# WHAT THE TASK REQUIRES:
Reproduce each line exactly. Skip none.

# SUPPLIED MATERIAL:
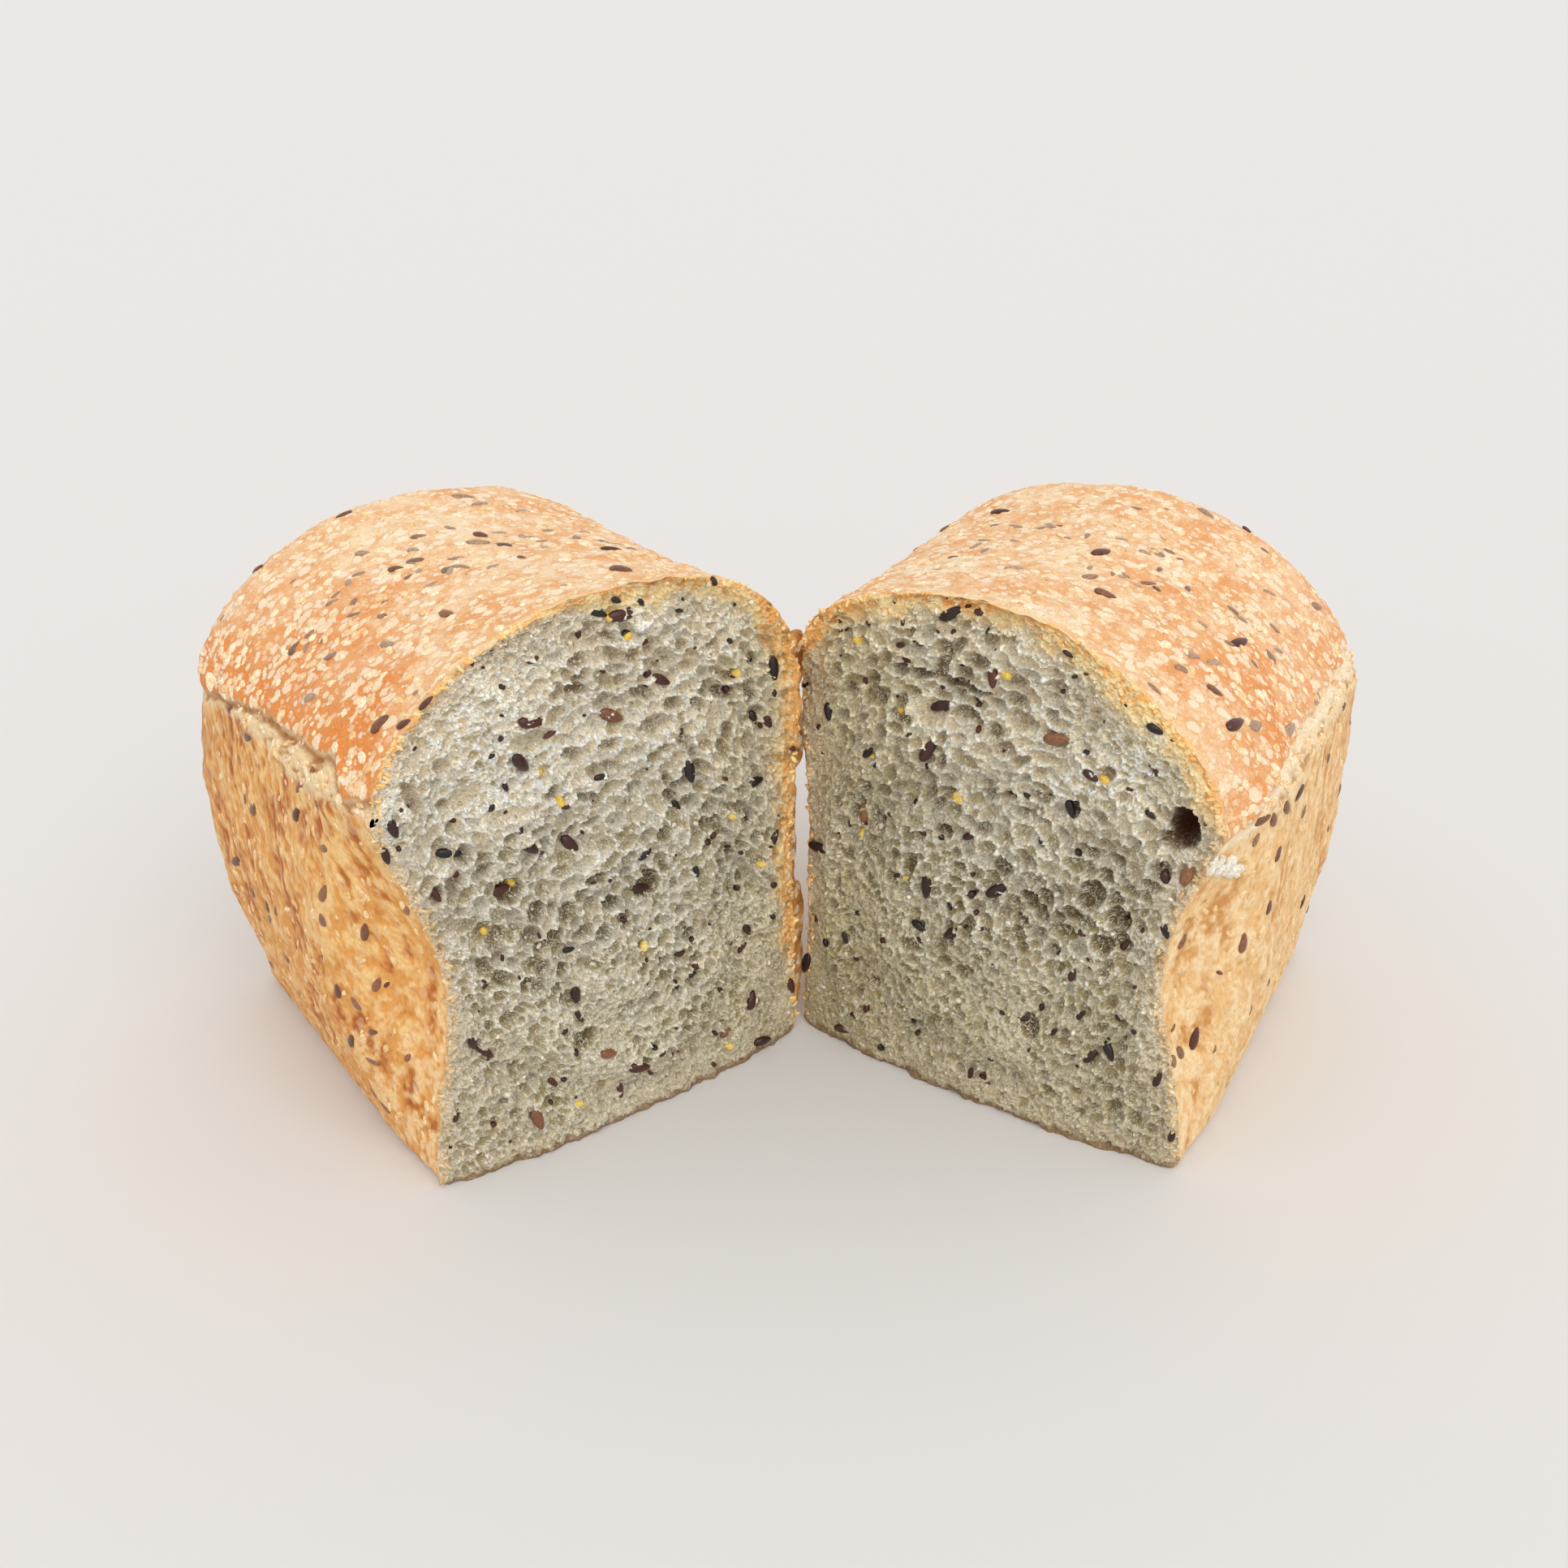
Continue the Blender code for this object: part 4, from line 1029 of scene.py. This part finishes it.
# The same for the seeds that stand out on the crust: dark and filmed ones on the domes, and the walls'.
CRUST_SEEN = {
    "left": {
        "wall": (
            (296, 868, 309, 862), (286, 1064, 299, 1058), (447, 1158, 452, 1136), (474, 1216, 479, 1210),
            (500, 1308, 506, 1299), (462, 1222, 468, 1206), (395, 1110, 402, 1092),
            (330, 1140, 338, 1122), (365, 1010, 369, 994), (432, 1290, 437, 1272), (350, 890, 358, 876),
            (310, 1002, 315, 990),
        ),
        "dark": (
            (414, 638, 435, 631), (310, 703, 325, 698), (479, 702, 497, 700), (583, 659, 602, 661),
            (740, 676, 766, 678), (752, 700, 778, 704), (457, 901, 478, 883), (490, 896, 506, 888),
            (527, 885, 546, 874), (543, 756, 559, 757),
        ),
        "filmed": (
            (568, 667, 607, 668), (471, 743, 481, 738), (470, 794, 487, 794), (690, 721, 702, 721),
            (428, 759, 444, 754), (374, 861, 390, 858), (509, 855, 522, 848), (438, 682, 457, 681),
            (546, 649, 562, 651), (581, 623, 602, 620), (505, 662, 527, 659), (556, 611, 584, 613),
            (635, 630, 655, 631), (393, 794, 403, 781), (297, 810, 304, 797), (272, 765, 277, 756),
            (382, 953, 388, 942), (600, 700, 616, 694), (660, 668, 676, 666), (356, 720, 366, 712),
        ),
    },
    "right": {
        "wall": (
            (1547, 1017, 1557, 989), (1579, 985, 1587, 1001), (1595, 987, 1605, 967),
            (1563, 997, 1571, 1017), (1571, 1061, 1579, 1041), (1529, 1174, 1533, 1150),
            (1497, 1196, 1507, 1200), (1470, 1294, 1476, 1266), (1442, 1272, 1448, 1260),
            (1649, 874, 1659, 858), (1563, 1162, 1567, 1174), (1602, 1120, 1608, 1102),
        ),
        "dark": (
            (1157, 654, 1174, 646), (1344, 683, 1368, 678), (1348, 729, 1377, 737),
            (1531, 648, 1543, 656), (1221, 633, 1244, 630), (1518, 795, 1535, 789),
            (1512, 897, 1531, 888), (1487, 845, 1506, 857),
        ),
        "filmed": (
            (1114, 669, 1129, 665), (1168, 687, 1185, 685), (1268, 654, 1305, 651),
            (1330, 710, 1353, 710), (1471, 625, 1500, 642), (1553, 675, 1564, 683),
            (1556, 727, 1572, 733), (1616, 745, 1628, 748), (1460, 806, 1479, 810),
            (1487, 816, 1508, 818), (1448, 822, 1469, 830), (1539, 895, 1554, 891),
            (1415, 842, 1433, 859), (1448, 687, 1458, 690), (1436, 627, 1442, 629),
            (1238, 702, 1263, 699), (1146, 702, 1162, 701), (1618, 868, 1626, 852),
            (1586, 905, 1594, 892), (1392, 625, 1408, 628),
        ),
    },
}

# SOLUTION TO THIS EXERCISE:
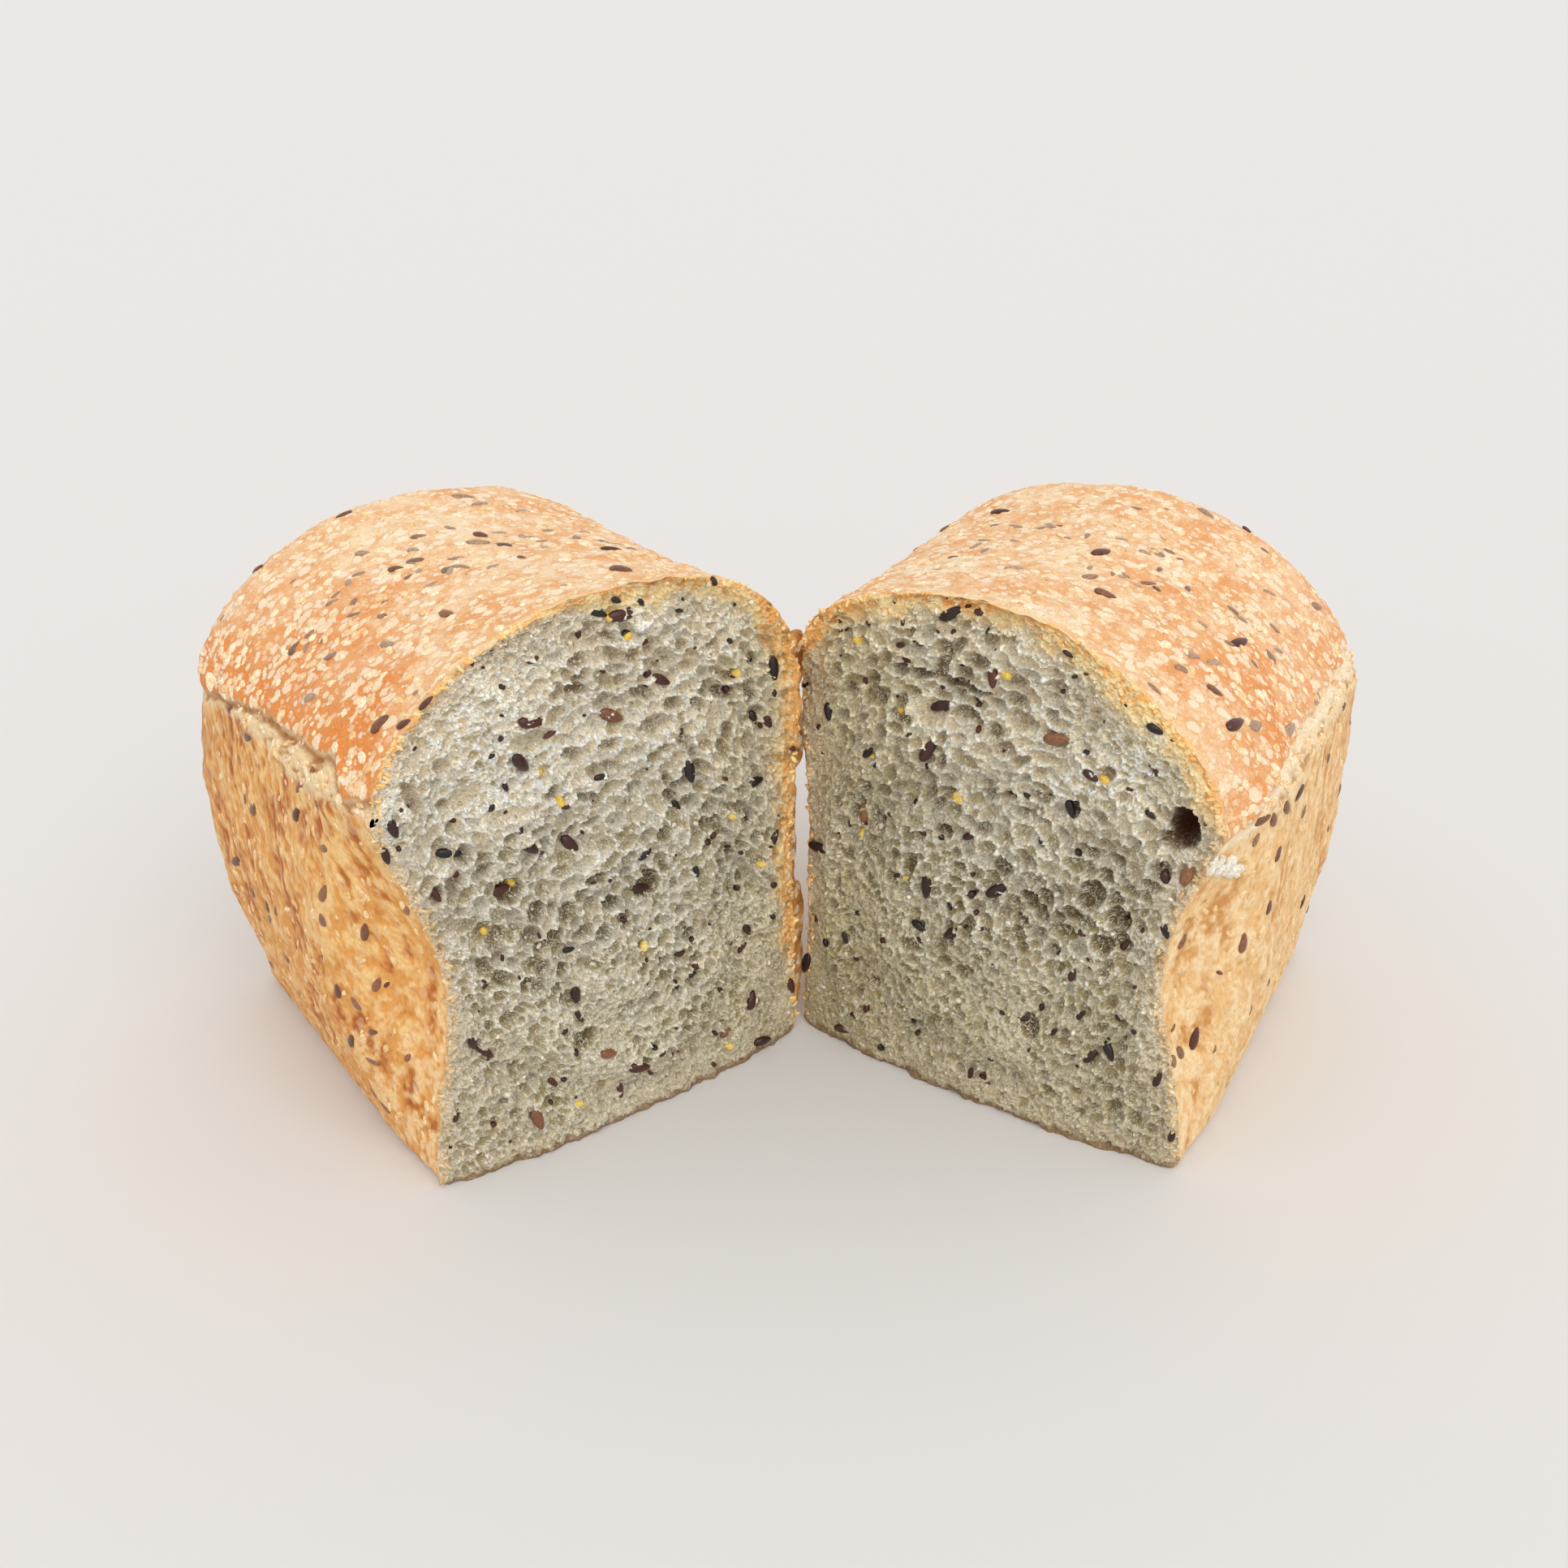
Continue the Blender code for this object: part 4, from line 1029 of scene.py. This part finishes it.
# The same for the seeds that stand out on the crust: dark and filmed ones on the domes, and the walls'.
CRUST_SEEN = {
    "left": {
        "wall": (
            (296, 868, 309, 862), (286, 1064, 299, 1058), (447, 1158, 452, 1136), (474, 1216, 479, 1210),
            (500, 1308, 506, 1299), (462, 1222, 468, 1206), (395, 1110, 402, 1092),
            (330, 1140, 338, 1122), (365, 1010, 369, 994), (432, 1290, 437, 1272), (350, 890, 358, 876),
            (310, 1002, 315, 990),
        ),
        "dark": (
            (414, 638, 435, 631), (310, 703, 325, 698), (479, 702, 497, 700), (583, 659, 602, 661),
            (740, 676, 766, 678), (752, 700, 778, 704), (457, 901, 478, 883), (490, 896, 506, 888),
            (527, 885, 546, 874), (543, 756, 559, 757),
        ),
        "filmed": (
            (568, 667, 607, 668), (471, 743, 481, 738), (470, 794, 487, 794), (690, 721, 702, 721),
            (428, 759, 444, 754), (374, 861, 390, 858), (509, 855, 522, 848), (438, 682, 457, 681),
            (546, 649, 562, 651), (581, 623, 602, 620), (505, 662, 527, 659), (556, 611, 584, 613),
            (635, 630, 655, 631), (393, 794, 403, 781), (297, 810, 304, 797), (272, 765, 277, 756),
            (382, 953, 388, 942), (600, 700, 616, 694), (660, 668, 676, 666), (356, 720, 366, 712),
        ),
    },
    "right": {
        "wall": (
            (1547, 1017, 1557, 989), (1579, 985, 1587, 1001), (1595, 987, 1605, 967),
            (1563, 997, 1571, 1017), (1571, 1061, 1579, 1041), (1529, 1174, 1533, 1150),
            (1497, 1196, 1507, 1200), (1470, 1294, 1476, 1266), (1442, 1272, 1448, 1260),
            (1649, 874, 1659, 858), (1563, 1162, 1567, 1174), (1602, 1120, 1608, 1102),
        ),
        "dark": (
            (1157, 654, 1174, 646), (1344, 683, 1368, 678), (1348, 729, 1377, 737),
            (1531, 648, 1543, 656), (1221, 633, 1244, 630), (1518, 795, 1535, 789),
            (1512, 897, 1531, 888), (1487, 845, 1506, 857),
        ),
        "filmed": (
            (1114, 669, 1129, 665), (1168, 687, 1185, 685), (1268, 654, 1305, 651),
            (1330, 710, 1353, 710), (1471, 625, 1500, 642), (1553, 675, 1564, 683),
            (1556, 727, 1572, 733), (1616, 745, 1628, 748), (1460, 806, 1479, 810),
            (1487, 816, 1508, 818), (1448, 822, 1469, 830), (1539, 895, 1554, 891),
            (1415, 842, 1433, 859), (1448, 687, 1458, 690), (1436, 627, 1442, 629),
            (1238, 702, 1263, 699), (1146, 702, 1162, 701), (1618, 868, 1626, 852),
            (1586, 905, 1594, 892), (1392, 625, 1408, 628),
        ),
    },
}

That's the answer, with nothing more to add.